A web collection of 1930s prose gives this definition: "A Blue Plate Special is a low-priced daily diner special: a main course with all the fixins, a daily combo, a square for two bits."
The origin and explanation of the phrase are not clear. Kevin Reed says that "during the Depression, a manufacturer started making plates with separate sections for each part of a meal—like a frozen dinner tray—it seems that for whatever reason they were only available in the color blue." Michael Quinion cites a dictionary entry indicating that the blue plates were, more specifically, inexpensive divided plates that were decorated with a "blue willow" or similar blue pattern, such as those popularized by Spode and Wedgwood. One of his correspondents says that the first known use of the term is on an October 22 1892 Fred Harvey Company restaurant menu, and implies that blue-plate specials were regular features at Harvey Houses.
The term became common starting in the late 1920s. A May 27, 1926, advertisement in The New York Times for "The Famous Old Sea Grill Lobster and Chop House" at 141 West 45th Street promises "A La Carte All Hours", "Moderate Prices", and "Blue Plate Specials". A December 2, 1928 article, lamenting the rise in prices that has made it difficult to "dine on a dime", praises an Ann Street establishment where you can still get "a steak-and-lots-of-onion sandwich for a dime and a "big blue-plate special, with meat course and three vegetables, is purchasable for a quarter, just as it has been for the last ten years." The first book publication of Damon Runyon's story, Little Miss Marker, was in a 1934 collection entitled "Damon Runyon's Blue Plate Special". A Hollywood columnist wrote in 1940, "Every time Spencer Tracy enters the Metro commissary, executives and minor geniuses look up from their blue plate specials to look at the actor and marvel."

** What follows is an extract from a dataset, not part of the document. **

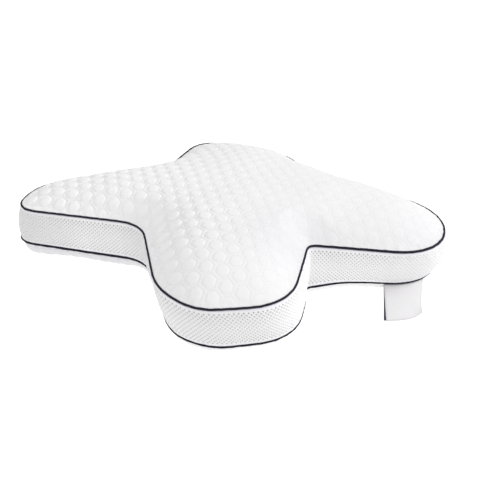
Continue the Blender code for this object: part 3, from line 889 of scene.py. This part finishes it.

"No substitutions" was a common policy on blue-plate specials. One 1947 Candid Microphone episode features Allen Funt ordering a blue-plate special and trying to talk the waiter into making various changes, such as replacing the vegetable soup with consommé, while the polite but increasingly annoyed waiter tries in vain to explain to Funt that "no substitutions" means what it says. Our Man in Havana (1958) by Graham Greene has the following exchange regarding an "American blue-plate lunch":
"Surely you know what a blue-plate is, man? They shove the whole meal at you under your nose, already dished up on your plate -roast turkey, cranberry sauce, sausages and carrots and French Fried. I can't bear French fried but there's no pick and choose with a blue-plate." "No pick and choose?" "You eat what you're given. That's democracy, man."
Road food experts Jane and Michael Stern entitled their 2001 guidebook "Blue Plate Specials and Blue Ribbon Chefs: The Heart And Soul Of America's Great Roadside Restaurants".
In contemporary use a "blue-plate special" can be any inexpensive full meal, any daily selection, or merely a whimsical phrasing. A travel columnist says that a Portland, Maine eatery offers "budget blue-plate specials along with more refined fare." The Turner South cable channel calls a daily movie selection, scheduled at lunchtime, its "blue-plate special". Mystery writer Abigail Padgett's second novel about amateur sleuth Blue McCarron is entitled The Last Blue Plate Special; no meals here, the blue plates are part of the decor at a clinic where patients are dying mysteriously. A reviewer uses the headline "The Red, White and Blue Plate Special" for a review of a book on "Diners, Bowling Alleys, and Trailer Parks". There is of course (at least one) blues band named Blue Plate Special. The Boston Children's Museum presents a participatory-theatre show, sponsored by health insurer Blue Cross, which teaches good nutrition; the show is called "Blue Plate Special".